Highly sensitive H2S gas sensors based on Pd-doped CuO nanoflowers with low operating temperature

Abstract A facile method was used to prepare Pd-doped CuO nanoflowers with various doping concentrations. The samples were characterized through X-ray diffraction (XRD), scanning electron microscopy (SEM), transmission electron microscopy (TEM), energy dispersive X-ray spectroscopy (EDX), inductively coupled plasma atomic emission spectrometer (ICP-AES), and Brunauer – Emmett – Teller (BET) specific surface area analysis.
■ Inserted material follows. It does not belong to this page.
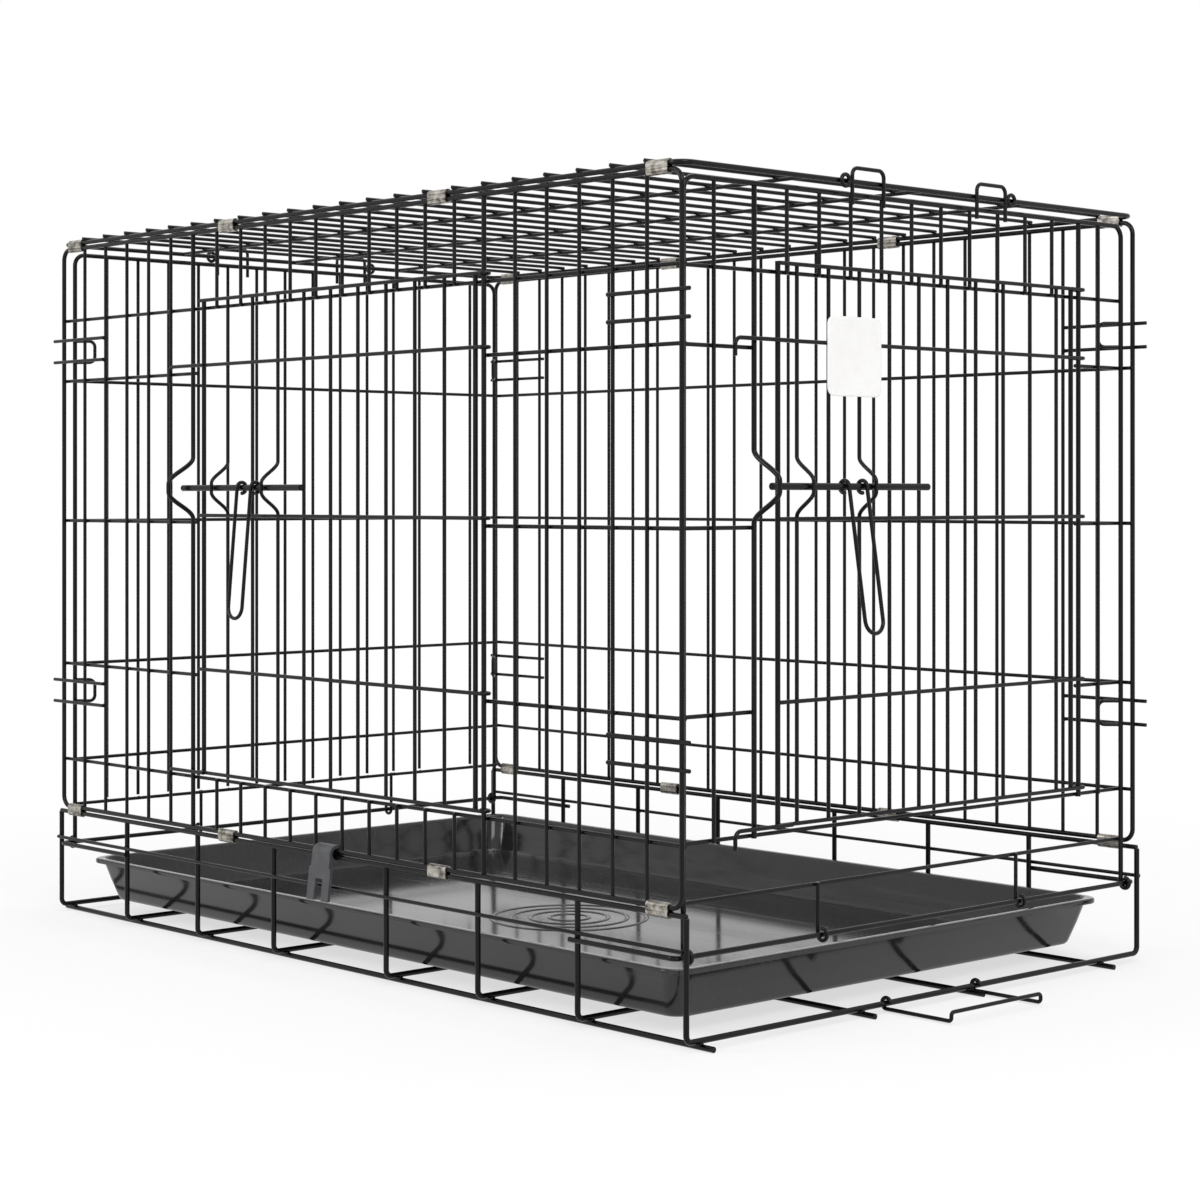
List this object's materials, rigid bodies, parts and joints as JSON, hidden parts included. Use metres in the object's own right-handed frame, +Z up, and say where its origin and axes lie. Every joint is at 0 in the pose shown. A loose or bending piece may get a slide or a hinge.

The responses (Rg/Ra or Ra/Rg, where Rg is the resistance in gas, and Ra is the resistance in air) of such sensors exposed to 50 ppm CH4, NO2, C2H5OH, H2S, NH3, and H2 were measured for comparison. For 1.25 wt% Pd-doped CuO nanoflowers, the response (Rg/Ra) to 50 ppm H2S was 123.4 at 80 °C, which was significantly higher than that of pure CuO (Rg/Ra = 15.7). Furthermore, excellent stability and repeatability of the gas sensor were also demonstrated. The observed results clearly revealed that it is an important and facile approach to detect the H2S at low operating temperature for practical applications.